Jane was buried in her wedding gown
Jane Boyle - Section 1
Jane Boyle lived on Lennox Street near the Grand Canal on the southside of Dublin and worked as a charge hand at a butcher shop on Talbot Street in the centre of the city. On the morning of Bloody Sunday she went to Mass at St Kevin’s Church on nearby Harrington Street with Daniel Byron, her fiancée, where they were due to be married later that week.
Jane Boyle - Section 2
That afternoon they went to Croke Park for the football game between Dublin and Tipperary and found a good spot near the halfway line on the bank now occupied by the Cusack Stand. When the firing started, they both ran towards the exit between the bank and Hill 60 at the north eastern corner of the ground.
Jane Boyle - Section 3
“We were standing near the centre line of the ground opposite the grandstand,” Daniel said, when interviewed barely more than a week later by an official representing a British Labour Party commission examining the state of law and order in Ireland. “The match had been in progress about a quarter of an hour when I saw an aeroplane approach, hover over the ground, and then go away.

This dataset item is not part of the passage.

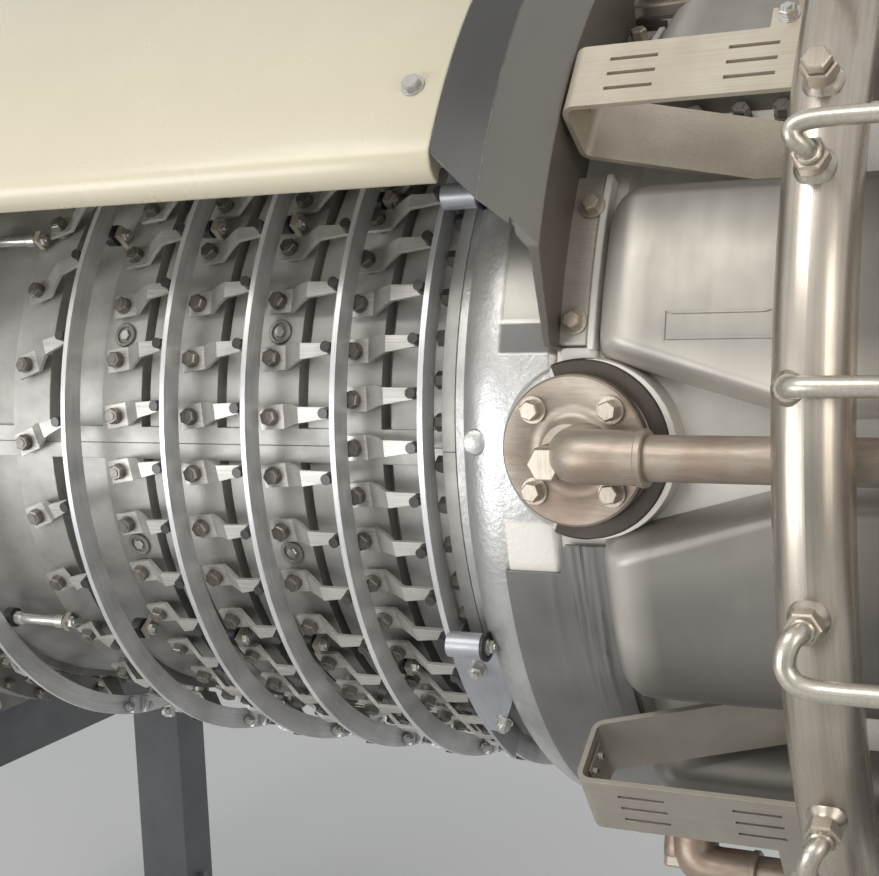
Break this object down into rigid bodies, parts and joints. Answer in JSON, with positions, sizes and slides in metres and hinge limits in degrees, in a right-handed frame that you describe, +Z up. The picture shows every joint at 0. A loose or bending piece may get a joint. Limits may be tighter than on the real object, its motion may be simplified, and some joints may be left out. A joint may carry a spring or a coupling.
{
  "type": "gas turbine engine",
  "caption": "Industrial gas turbine engine with variable vane levers and actuation rings, ring of fuel injectors, fuel manifold, flanged intake and exhaust, on two pedestals",
  "frame": {"origin": "on the floor, in the middle of the engine's length, below the engine axis", "axes": "+X along the engine axis towards the exhaust, +Z up, -Y the side the picture shows"},
  "size_m": [3, 1.3241, 1.7659],
  "materials": {
    "inlet_paint": "pale paint, satin",
    "cast_case_paint": "light warm grey heat resisting paint on castings, satin",
    "stem_steel": "dark machined steel",
    "lever_steel": "dark forged and machined steel",
    "ring_steel": "satin machined steel, slightly blue grey",
    "roller_black": "black bearing sleeve",
    "bracket_steel": "beige tinted stainless strip",
    "diffuser_cast": "silver heat resisting coat on a rough casting",
    "apron_grey": "creased sheet, grey satin",
    "collector_grey": "mid grey paint, satin",
    "combustor_light": "pale heat resisting coat",
    "heat_tint_steel": "stainless turned brown by heat",
    "gasket_pale": "pale woven gasket strip",
    "jacket_stainless": "satin stainless foil jacket",
    "manifold_stainless": "brushed stainless tube",
    "cover_cream": "cream paint, satin",
    "turbine_metal": "heat darkened alloy steel",
    "pedestal_grey": "dark grey paint, satin"
  },
  "bodies": {
    "root": {"inlet_bellmouth_upper": "inlet_paint", "inlet_bellmouth_lower": "inlet_paint", "inlet_frame": "cast_case_paint", "inlet_struts": "cast_case_paint", "inlet_hub": "cast_case_paint", "nose_cone": "inlet_paint", "inlet_guide_vanes": "stem_steel", "guide_vane_hub": "stem_steel", "inlet_case": "cast_case_paint", "compressor_case_upper": "cast_case_paint", "compressor_case_lower": "cast_case_paint", "vane_stems_a": "stem_steel", "vane_stems_b": "stem_steel", "vane_stems_c": "stem_steel", "vane_stems_d": "stem_steel", "vane_stems_e": "stem_steel", "vane_stems_f": "stem_steel", "vane_levers_a": "lever_steel", "vane_levers_b": "lever_steel", "vane_levers_c": "lever_steel", "vane_levers_d": "lever_steel", "vane_levers_e": "lever_steel", "vane_levers_f": "lever_steel", "actuation_ring_a": "ring_steel", "actuation_ring_b": "ring_steel", "actuation_ring_c": "ring_steel", "actuation_ring_d": "ring_steel", "actuation_ring_e": "ring_steel", "actuation_ring_f": "ring_steel", "ring_rollers": "roller_black", "roller_posts": "bracket_steel", "ring_f_brackets": "bracket_steel", "diffuser_case": "diffuser_cast", "apron_sheet": "apron_grey", "bleed_hood": "collector_grey", "combustor_case": "combustor_light", "clamp_plates": "heat_tint_steel", "gasket_strips": "gasket_pale", "insulation_jackets": "jacket_stainless", "injector_flanges": "heat_tint_steel", "injector_pipes": "heat_tint_steel", "fuel_manifold": "manifold_stainless", "manifold_fittings": "manifold_stainless", "manifold_feed_tubes": "manifold_stainless", "strap_brackets": "bracket_steel", "arched_cover": "cover_cream", "cover_brackets": "bracket_steel", "turbine_case": "turbine_metal", "exhaust_diffuser": "turbine_metal", "exhaust_cone": "turbine_metal", "front_pedestal": "pedestal_grey", "rear_pedestal": "pedestal_grey"}
  },
  "joints": []
}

Almost immediately afterwards I heard the sound of shots coming from the direction of the bridge outside the ground, and my fiancée, who had hold of my arm, was shot dead.”
Jane Boyle - Section 4
Jane’s funeral took place the following Thursday at the same church she went to Mass that Sunday morning, a thousand people spilling onto the street outside. She was buried in Glasnevin cemetery the following Thursday, dressed in her wedding gown, aged 29.